Bangkok est aussi une ville qui pousse ses habitants à une compétition féroce. S'il est possible à force de talent et de chance de s'élever socialement, comme le docteur Wanich le fit – avant sa patiente Mai –, pour beaucoup, moins chanceux, les études sont trop longues et trop coûteuses pour espérer s'éloigner beaucoup de sa classe sociale d'origine, d'autant que les antagonismes ethniques entre citadins et campagnards s'ajoutent aux ségrégations sociales.
Enfin, Bangkok est aussi un lieu politique et historique. La capitale d'un Etat (l'ancien Siam) qui abandonna en 1932 la monarchie absolue sans jamais entrer dans une situation démocratique satisfaisante. Coups d'Etat et violences politiques sont le lot d'une ville qui se situe, évidemment, à l'épicentre des convulsions politiques d'un régime thaï structurellement instable entre forces militaires répressives et tentations révolutionnaires. C'est à Bangkok qu'eut lieu, entre autres exactions, le massacre de l'université Thammasat, un événement traumatique qui ne passe pas et dont l'onde de choc atteindra même le Japon des années plus tard. C'est là, dans ce lieu et à ce moment, que la vie de Nee changea et qu'elle devient la femme qu'elle serait toujours ensuite.
Et puis il y a l'étranger, où on part et dont on revient. Y vit, ici ou là, une diaspora thaïlandaise qui ne peut jamais complètement faire son deuil de la ville, de ses odeurs, de sa cuisine, de l'eau qu'on trouve partout et des animaux qui y pullulent même si l'emprise de la ville moderne les chasse toujours plus loin. Jusqu'à ce que la nature – ou plutôt sa dégradation par l'homme – rattrape la ville sous la forme d'inondations catastrophiques qui ne cesseront jamais de s'aggraver avec la montée du niveau des mers jusqu'à un avenir encore plus dur et inégalitaire que le présent ne l'est.

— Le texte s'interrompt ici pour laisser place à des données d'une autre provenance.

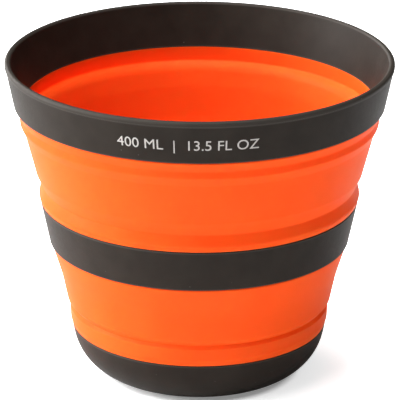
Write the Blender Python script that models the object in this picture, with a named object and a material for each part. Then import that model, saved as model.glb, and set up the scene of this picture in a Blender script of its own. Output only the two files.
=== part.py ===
"""Collapsible travel cup: a stiff base, middle ring and rim ring joined by two folding silicone walls.

Run it with blender --background --python part.py, or from Blender's text editor.
Units are metres and +Z is up. The origin is at the centre of the foot, on the surface the cup stands on.
Every piece is a body of revolution about Z, and both folds slide along Z.
"""

import math
from typing import NamedTuple

import bmesh
import bpy
from mathutils import Matrix, Vector


class Edge(NamedTuple):
    """Edge of a stiff ring that a silicone wall meets, with its outer radius and horizontal wall thickness.

    The lean is how much radius the middle of the ring's wall gains per unit of height.
    """

    radius: float
    height: float
    wall: float
    lean: float


# Overall size
HEIGHT = 0.088
RIM_RADIUS = 0.052
DRAFT = 0.2                  # outward lean of the outer faces of the stiff rings

# Edges where stiff rings and silicone walls meet, from the rim down
RIM_LOW = Edge(radius=0.0496, height=0.0761, wall=0.0027, lean=0.26)
MIDDLE_HIGH = Edge(radius=0.0428, height=0.0491, wall=0.0024, lean=DRAFT)
MIDDLE_LOW = Edge(radius=0.0404, height=0.0376, wall=0.0024, lean=DRAFT)
BASE_HIGH = Edge(radius=0.0345, height=0.0136, wall=0.0022, lean=DRAFT)

# Heights of the lines that the silicone turns over about when the cup is folded
UPPER_HINGE_HIGH = 0.0701
UPPER_HINGE_LOW = 0.0551
LOWER_HINGE = 0.0195

# Bends of the silicone walls from the top down, each as (radius, height, round)
UPPER_WALL_OUTSIDE = [
    (0.0478, 0.0732, 0.0010),   # hollow under the rim ring
    (0.0481, 0.0714, 0.0010),   # ridge
    (0.0469, 0.0690, 0.0015),   # hollow under the ridge
    (0.0439, 0.0574, 0.0030),   # shoulder
    (0.0422, 0.0538, 0.0006),   # groove
    (0.0432, 0.0508, 0.0013),   # band over the middle ring
]
UPPER_WALL_INSIDE = [
    (0.0468, 0.0722, 0.0006),   # corner over the ledge
    (0.0448, 0.0710, 0.0036),   # front of the ledge
    (0.0434, 0.0655, 0.0120),   # foot of the ledge
    (0.0421, 0.0574, 0.0030),   # behind the shoulder
    (0.0411, 0.0538, 0.0008),   # behind the groove
]
LOWER_WALL_OUTSIDE = [
    (0.0373, 0.0285, 0.0400),   # waist
    (0.03575, 0.0211, 0.0008),  # shoulder
    (0.0344, 0.0196, 0.0002),   # groove
    (0.0351, 0.0187, 0.0003),   # upper edge of the band
    (0.03495, 0.0155, 0.0020),  # band over the base
]
LOWER_WALL_INSIDE = [
    (0.0355, 0.0285, 0.0400),   # behind the waist
    (0.0340, 0.0211, 0.0010),   # behind the shoulder
    (0.0332, 0.0194, 0.0008),   # behind the groove
]
SILICONE_STEP_HIGH = 0.0003     # how far a wall stands back from the ring above it
SILICONE_STEP_LOW = 0.0001      # and from the ring below it

# Rim lip: a rounded edge over a low band that stands proud of the ring
LIP_WALL = 0.0017
LIP_ROUND = 0.0008
LIP_BAND_HEIGHT = 0.0013
LIP_BAND_STEP = 0.00015

# Base: its floor, the big outer round, and the recess inside the foot ring
FLOOR = 0.0026
BASE_ROUND = 0.0140
FOOT_RECESS_RADIUS = 0.016
FOOT_RECESS_DEPTH = 0.0008
FOOT_EDGE_ROUND = 0.0004

# Tongue and slot that key each silicone wall into a stiff ring
TONGUE_HALF_WIDTH = 0.0003
TONGUE_LENGTH = 0.0018
GAP = 0.0003                    # clearance between pieces that touch
EDGE_ROUND = 0.00025

SEGMENTS = 48                   # flat facets round each turned piece
ARC_SAGITTA = 0.00006           # how far a rounded corner's flats may lie inside its true arc
WIDEST_ARC_STEP = math.radians(45)
SHARP_ANGLE = math.radians(35)
MERGE = 0.00001

NYLON_COLOUR = (0.045, 0.038, 0.034, 1.0)
NYLON_ROUGHNESS = 0.5
SILICONE_COLOUR = (0.90, 0.135, 0.022, 1.0)
SILICONE_ROUGHNESS = 0.42


def clear_scene():
    for obj in list(bpy.data.objects):
        bpy.data.objects.remove(obj)


def make_material(name, colour, roughness):
    material = bpy.data.materials.new(name)
    material.use_nodes = True
    shader = material.node_tree.nodes["Principled BSDF"]
    shader.inputs["Base Color"].default_value = colour
    shader.inputs["Roughness"].default_value = roughness
    shader.inputs["Metallic"].default_value = 0.0
    return material


def rounded(corners):
    """Points of the closed outline through the corners (radius, height, round), with arcs for rounds."""
    points = []
    for index, (radius, height, fillet) in enumerate(corners):
        corner = Vector((radius, height))
        if fillet == 0:
            points.append(corner)
            continue
        back = (Vector(corners[index - 1][:2]) - corner).normalized()
        ahead = (Vector(corners[(index + 1) % len(corners)][:2]) - corner).normalized()
        half_angle = back.angle(ahead) / 2
        start = corner + back * fillet / math.tan(half_angle)
        centre = corner + (back + ahead).normalized() * fillet / math.sin(half_angle)
        turn = math.copysign(math.pi - 2 * half_angle, back.cross(ahead))
        arc_step = min(WIDEST_ARC_STEP, 2 * math.acos(1 - ARC_SAGITTA / fillet))
        steps = math.ceil(abs(turn) / arc_step)
        for step in range(steps + 1):
            points.append(centre + Matrix.Rotation(-turn * step / steps, 2) @ (start - centre))
    return points


def key(edge, root_height, direction, clearance):
    """Corners of a tongue, or with a clearance of its slot, from its inner side over the tip to its outer side.

    It leaves its root upwards or downwards (direction 1 or -1), along the middle of the ring's wall.
    """
    half = TONGUE_HALF_WIDTH + clearance
    length = TONGUE_LENGTH + 2 * clearance
    root_radius = edge.radius - edge.wall / 2
    tip_radius = root_radius + direction * length * edge.lean
    tip_height = root_height + direction * length
    return [
        (root_radius - half, root_height, 0),
        (tip_radius - half, tip_height, 0),
        (tip_radius + half, tip_height, 0),
        (root_radius + half, root_height, 0),
    ]


def slot(edge, direction):
    """The slot in a ring's edge, which runs upwards or downwards into the ring."""
    return key(edge, edge.height, direction, GAP)


def tongue(edge, direction):
    """The tongue of a wall, which stands up or hangs down into the ring's slot."""
    return key(edge, edge.height - direction * GAP, direction, 0)


def make_empty(name, height, parent, travel):
    """Empty that carries one rigid body: it slides down the Z axis by the fold's travel and no further."""
    empty = bpy.data.objects.new(name, None)
    empty.empty_display_type = "SINGLE_ARROW"
    empty.empty_display_size = 0.02
    bpy.context.scene.collection.objects.link(empty)
    empty.parent = parent
    below = parent["height"] if parent else 0.0
    empty.location = (0, 0, height - below)
    empty["height"] = height
    if travel:
        limit = empty.constraints.new("LIMIT_LOCATION")
        limit.owner_space = "LOCAL"
        limit.use_min_z = True
        limit.min_z = height - below - travel
        limit.use_max_z = True
        limit.max_z = height - below
    return empty


def turned(name, outline, material, body):
    """One full turn of the outline about Z, as an object that hangs from its body's empty."""
    mesh = bpy.data.meshes.new(name)
    work = bmesh.new()
    chain = [work.verts.new((point.x, 0, point.y - body["height"])) for point in outline]
    edges = [work.edges.new(pair) for pair in zip(chain, chain[1:])]
    if outline[0].x > 0:
        edges.append(work.edges.new((chain[-1], chain[0])))
    bmesh.ops.spin(
        work,
        geom=chain + edges,
        cent=(0, 0, 0),
        axis=(0, 0, 1),
        angle=math.tau,
        steps=SEGMENTS,
        use_merge=True,
    )
    bmesh.ops.remove_doubles(work, verts=work.verts[:], dist=MERGE)
    bmesh.ops.recalc_face_normals(work, faces=work.faces[:])
    work.to_mesh(mesh)
    work.free()
    mesh.materials.append(material)
    mesh.shade_smooth()
    mesh.set_sharp_from_angle(angle=SHARP_ANGLE)
    obj = bpy.data.objects.new(name, mesh)
    bpy.context.scene.collection.objects.link(obj)
    obj.parent = body
    return obj


def make_rim_ring(material, body):
    """Stiff ring with the drinking lip, a thin rounded edge over a proud band."""
    lip_radius = RIM_RADIUS + LIP_ROUND * (DRAFT + math.hypot(1, DRAFT) - 1)
    lean = (lip_radius - RIM_LOW.radius) / (HEIGHT - RIM_LOW.height)
    band_low = HEIGHT - LIP_BAND_HEIGHT
    band_radius = lip_radius - lean * LIP_BAND_HEIGHT
    outline = [
        (lip_radius, HEIGHT, LIP_ROUND),
        (band_radius, band_low, 0),
        (band_radius - LIP_BAND_STEP, band_low - LIP_BAND_STEP, 0),
        (RIM_LOW.radius, RIM_LOW.height, EDGE_ROUND),
        *reversed(slot(RIM_LOW, 1)),
        (RIM_LOW.radius - RIM_LOW.wall, RIM_LOW.height, 0),
        (lip_radius - LIP_WALL, HEIGHT, LIP_ROUND),
    ]
    return turned("rim_ring", rounded(outline), material, body)


def make_middle_ring(material, body):
    """Plain stiff ring half way up, slotted top and bottom for the two walls."""
    outline = [
        (MIDDLE_HIGH.radius, MIDDLE_HIGH.height, EDGE_ROUND),
        (MIDDLE_LOW.radius, MIDDLE_LOW.height, EDGE_ROUND),
        *reversed(slot(MIDDLE_LOW, 1)),
        (MIDDLE_LOW.radius - MIDDLE_LOW.wall, MIDDLE_LOW.height, 0),
        (MIDDLE_HIGH.radius - MIDDLE_HIGH.wall, MIDDLE_HIGH.height, 0),
        *slot(MIDDLE_HIGH, -1),
    ]
    return turned("middle_ring", rounded(outline), material, body)


def make_wall(name, above, below, outside, inside, material, body):
    """Silicone wall between two rings' edges, with a tongue into each ring."""
    top = above.height - GAP
    foot = below.height + GAP
    outline = [
        (above.radius - SILICONE_STEP_HIGH, top, 0),
        *outside,
        (below.radius - SILICONE_STEP_LOW, foot, 0),
        *reversed(tongue(below, -1)),
        (below.radius - below.wall, foot, 0),
        *reversed(inside),
        (above.radius - above.wall, top, 0),
        *tongue(above, 1),
    ]
    return turned(name, rounded(outline), material, body)


def make_base_cup(material, body):
    """Stiff bowl-shaped base with a flat foot ring, a shallow recess under it and a flat floor inside."""
    corner_radius = BASE_HIGH.radius - DRAFT * BASE_HIGH.height
    inner_top_radius = BASE_HIGH.radius - BASE_HIGH.wall
    inner_corner_radius = inner_top_radius - DRAFT * (BASE_HIGH.height - FLOOR)
    recess_lip_radius = FOOT_RECESS_RADIUS + FOOT_RECESS_DEPTH
    outline = [
        (0, FOOT_RECESS_DEPTH, 0),
        (FOOT_RECESS_RADIUS, FOOT_RECESS_DEPTH, 0),
        (recess_lip_radius, 0, FOOT_EDGE_ROUND),
        (corner_radius, 0, BASE_ROUND),
        (BASE_HIGH.radius, BASE_HIGH.height, EDGE_ROUND),
        *reversed(slot(BASE_HIGH, -1)),
        (inner_top_radius, BASE_HIGH.height, 0),
        (inner_corner_radius, FLOOR, BASE_ROUND - BASE_HIGH.wall),
        (0, FLOOR, 0),
    ]
    return turned("base_cup", rounded(outline), material, body)


def main():
    clear_scene()
    nylon = make_material("dark_nylon", NYLON_COLOUR, NYLON_ROUGHNESS)
    silicone = make_material("orange_silicone", SILICONE_COLOUR, SILICONE_ROUGHNESS)

    # A wall turns over about its hinge, so the ring above ends as far below the hinge as it stood above it.
    lower_travel = 2 * (MIDDLE_LOW.height - LOWER_HINGE)
    upper_travel = 2 * (UPPER_HINGE_HIGH - UPPER_HINGE_LOW)
    base_body = make_empty("base_body", 0.0, None, 0.0)
    middle_body = make_empty("middle_body", MIDDLE_LOW.height, base_body, lower_travel)
    rim_body = make_empty("rim_body", RIM_LOW.height, middle_body, upper_travel)

    make_base_cup(nylon, base_body)
    make_wall("lower_wall", MIDDLE_LOW, BASE_HIGH, LOWER_WALL_OUTSIDE, LOWER_WALL_INSIDE, silicone, base_body)
    make_middle_ring(nylon, middle_body)
    make_wall("upper_wall", RIM_LOW, MIDDLE_HIGH, UPPER_WALL_OUTSIDE, UPPER_WALL_INSIDE, silicone, middle_body)
    make_rim_ring(nylon, rim_body)


main()
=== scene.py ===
"""Collapsible travel cup on a white studio floor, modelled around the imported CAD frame.

The file is laid out as a Blender add-on and is run as a script. Units are metres and +Z is up.
Every piece of the cup is a body of revolution about Z, so each one is a turned outline.
An outline is a list of corners (radius, height, round), in which round is the radius of the arc there.
"""

import math
from typing import NamedTuple

import bmesh
import bpy
from bpy.props import FloatProperty, FloatVectorProperty, IntProperty, PointerProperty, StringProperty
from mathutils import Matrix, Vector


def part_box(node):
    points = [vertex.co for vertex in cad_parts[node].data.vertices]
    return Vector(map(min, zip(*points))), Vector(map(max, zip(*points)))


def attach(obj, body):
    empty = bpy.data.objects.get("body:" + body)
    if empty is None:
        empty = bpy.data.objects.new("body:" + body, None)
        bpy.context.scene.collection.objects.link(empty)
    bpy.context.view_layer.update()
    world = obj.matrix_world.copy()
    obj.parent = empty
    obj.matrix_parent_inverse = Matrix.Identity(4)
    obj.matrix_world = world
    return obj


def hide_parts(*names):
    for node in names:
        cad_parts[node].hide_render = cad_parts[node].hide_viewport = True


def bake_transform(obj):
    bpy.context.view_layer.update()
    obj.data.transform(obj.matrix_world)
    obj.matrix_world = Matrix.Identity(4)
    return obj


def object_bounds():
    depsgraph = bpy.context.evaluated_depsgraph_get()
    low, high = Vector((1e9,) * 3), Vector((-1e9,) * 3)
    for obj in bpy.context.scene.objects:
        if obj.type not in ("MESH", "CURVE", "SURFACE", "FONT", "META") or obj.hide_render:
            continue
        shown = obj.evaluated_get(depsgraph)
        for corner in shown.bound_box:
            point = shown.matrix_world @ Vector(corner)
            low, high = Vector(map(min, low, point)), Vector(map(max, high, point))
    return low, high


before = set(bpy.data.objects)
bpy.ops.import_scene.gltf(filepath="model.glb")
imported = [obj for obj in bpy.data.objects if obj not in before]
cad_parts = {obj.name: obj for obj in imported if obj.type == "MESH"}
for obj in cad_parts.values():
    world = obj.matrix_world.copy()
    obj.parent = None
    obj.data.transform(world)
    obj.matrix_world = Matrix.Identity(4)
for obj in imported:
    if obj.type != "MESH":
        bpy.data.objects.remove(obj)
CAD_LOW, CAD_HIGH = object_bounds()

bl_info = {
    "name": "Collapsible Travel Cup",
    "version": (1, 0, 0),
    "blender": (4, 5, 0),
    "location": "View3D > Sidebar > Travel Cup",
    "description": "Builds a collapsible travel cup and the studio that it stands in",
    "category": "Object",
}

FRONT = -math.pi / 2            # the angle about Z that the printed side of the cup faces


class Edge(NamedTuple):
    """Edge of a stiff ring that a silicone wall meets, with its outer radius and horizontal wall thickness.

    The lean is how much radius the middle of the ring's wall gains per unit of height.
    """

    radius: float
    height: float
    wall: float
    lean: float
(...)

Cette ville tentaculaire de 16 millions d'habitants, Sudbanthad la décrit dans une langue magnifique, un langage amoureux et soutenu qui dit l'affection qu'il a pour elle en dépit de ses défauts. Il la fait vivre à travers les destins croisés de nombreux personnages qu'on voit évoluer au long de leurs vies, d’échecs en opportunités et de chagrins en soif de vivre. Avec une belle humanité, Sudbanthad raconte ces vies heurtées mais jamais solitaires, ces vies qu'entourent des familles – pour le meilleur et pour le pire – et qui, toutes, s'acheminent vers la vieillesse et la mort. Les humains passent, la ville reste. Bangkok abides aurait pu dire George Stewart, même la prévisible montée des eaux ne peut l'anéantir complètement. La transformer, oui, l'amputer, sans doute, mais il en reste assez, elle est toujours là, même sous une forme qu'on peine à reconnaître.

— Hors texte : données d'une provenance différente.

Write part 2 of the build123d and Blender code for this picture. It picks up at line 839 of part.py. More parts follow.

C'est donc autant un hymne à une ville qu'une réflexion sur la vie, le destin, et la mort que propose Sudbanthad dans "Bangkok Déluge". Car si les vies qu'il raconte – et dont je n'ai ici qu'effleuré la variété et la consistance – ont toutes pour écrin la ville de Bangkok, si les hauts et les bas du destin des hommes semblent si fortement synchronisés aux battements de cœur de la ville, aucune de ces vies n'est anecdotiques pour autant. Aucun des nombreux personnages croisés n'est un figurant, chacun est ciselé, chacun évolue, chacun tente de vivre et de vivre bien, en dépit ou grâce à ce que les dés de la chance lui ont donné. C'est la grande force du roman, faire vivre en parallèle et avec la même intensité un lieu et les êtres qui y sont liés.

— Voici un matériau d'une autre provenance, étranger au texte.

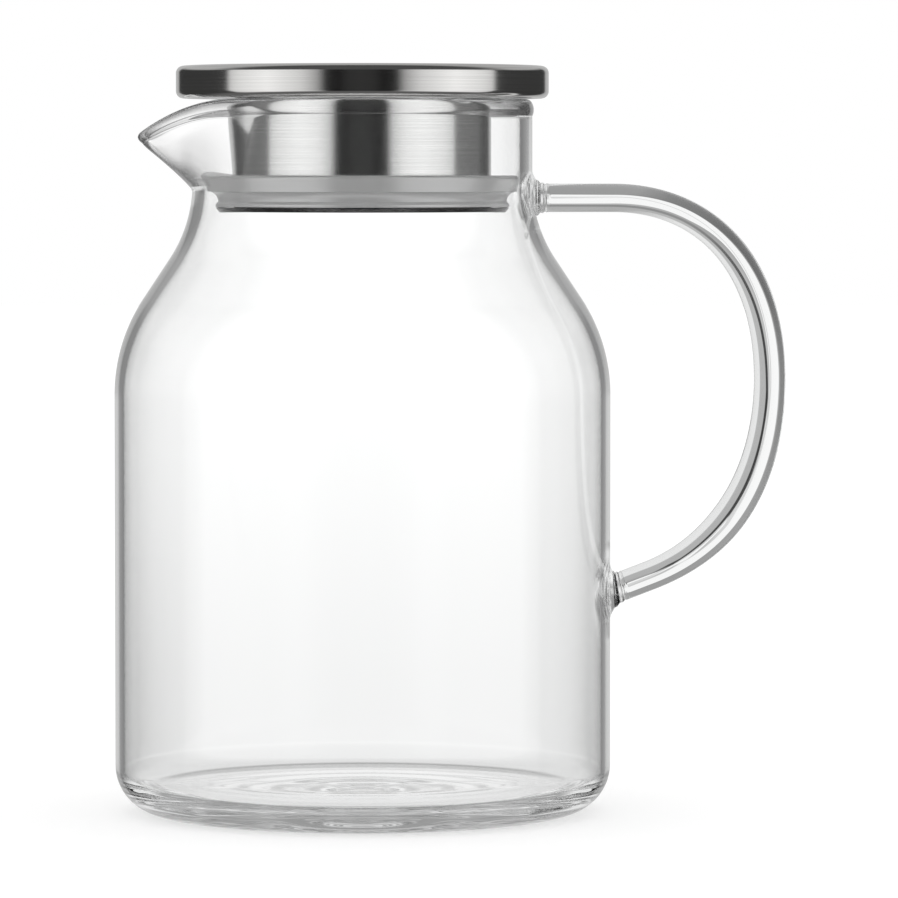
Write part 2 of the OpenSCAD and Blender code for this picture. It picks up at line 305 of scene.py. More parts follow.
def floor_wave(r):
    """Height of the floor's pushed-up middle and its ripples at a radius."""
    dome = FLOOR_DOME_H * (1 - smooth(r / FLOOR_DOME_R))
    fade = smooth(1 - r / FLOOR_RIPPLE_R)
    return dome + FLOOR_RIPPLE_H * fade * math.cos(2 * math.pi * r / FLOOR_RIPPLE_STEP)


def vessel_outside(rim_start):
    """Section of the vessel from the middle of the base up the outside to the rim."""
    flat = BODY_R - BASE_CORNER
    bead_z = RIM_MID_Z - RIM_ROUND * math.sin(math.radians(rim_start))
    points = [(0.0, BASE_RISE)]
    for i in range(1, UNDERSIDE_STEPS + 1):
        r = BASE_RISE_R * i / UNDERSIDE_STEPS
        points.append((r, base_rise(r)))
    points += run((BASE_RISE_R, 0.0), (flat, 0.0), STAND_STEPS)[:-1]
    points += arc((flat, BASE_CORNER), BASE_CORNER, -90, 0, CORNER_STEPS)
    points += run((BODY_R, BASE_CORNER), (BODY_R, WALL_TOP_Z), WALL_STEPS)[:-1]
    points += shoulder_side(0)
    points += run((NECK_R, NECK_Z), (NECK_R, bead_z), NECK_STEPS)[:-1]
    return points


def rim_bead(rim_start):
    """Section of the melted rim, from the neck's outside over to its bore."""
    points = []
    for i in range(RIM_STEPS + 1):
        a = math.radians(mix(-rim_start, 180, i / RIM_STEPS))
        points.append((RIM_MID_R + RIM_HALF * math.cos(a), RIM_MID_Z + RIM_ROUND * math.sin(a)))
    return points


def vessel_inside():
    """Section of the vessel from the middle of the floor up the inside to the rim."""
    bore = BODY_R - BODY_WALL
    flat = bore - FLOOR_CORNER
    corner_z = FLOOR_Z + FLOOR_CORNER
    points = []
    for i in range(FLOOR_STEPS):
        r = flat * i / FLOOR_STEPS
        points.append((r, FLOOR_Z + floor_wave(r)))
    points += arc((flat, corner_z), FLOOR_CORNER, -90, 0, FLOOR_CORNER_STEPS)
    points += run((bore, corner_z), (bore, WALL_TOP_Z), WALL_STEPS)[:-1]
    points += shoulder_side(1)
    points += run((BORE_R, NECK_Z), (BORE_R, RIM_MID_Z), NECK_STEPS)[:-1]
    return points


def vessel_profile():
    """Whole section of the vessel, up the outside, over the rim and down the inside, with the
    rows where rim and bore start."""
    rim_start = math.degrees(math.acos((NECK_R - RIM_MID_R) / RIM_HALF))
    outside, bead, inside = vessel_outside(rim_start), rim_bead(rim_start), vessel_inside()
    return outside + bead + inside[::-1], len(outside), len(outside) + len(bead) - 1


def neck_outside(z):
    """Radius of the neck's outside at a height, without the lip."""
    if z >= NECK_Z:
        return NECK_R
    return NECK_R + NECK_BEND - math.sqrt(max(0.0, NECK_BEND ** 2 - (NECK_Z - z) ** 2))


def lip_rise(up):
    """Share of the lip's reach at a share of its height: near straight, then easing upright."""
    if up < SPOUT_EASE:
        return SPOUT_EASE * (max(0.0, up) / SPOUT_EASE) ** SPOUT_RISE_POWER
    over = up - SPOUT_EASE
    return SPOUT_EASE + SPOUT_RISE_POWER * (over - over * over / (2 * (1 - SPOUT_EASE)))


def lip_share(a):
    """Share of the full lip at an angle off its tip, in degrees."""
    spread = (math.hypot(a, SPOUT_TIP_ANGLE) - SPOUT_TIP_ANGLE) / SPOUT_SPREAD
    return max(0.0, 1 - spread) ** SPOUT_POWER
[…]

Bangkok Déluge, Pitchaya Sudbanthad
Commentaires
Cela m'a rappelé, toute proportion gardée, la découverte d'Istanbul avec la maison des derviches et plus récemment, pour sa narration et sa galerie de personnages, L'hôtel de verre d'Emily St John Mandel.
Un roman à découvrir
Et tu as raison pour La maison des derviches, c'est bien au même genre de voyage que le roman invite.
Une lecture très agréable et à conseiller imho (d'ailleurs j'en ai déjà offert un).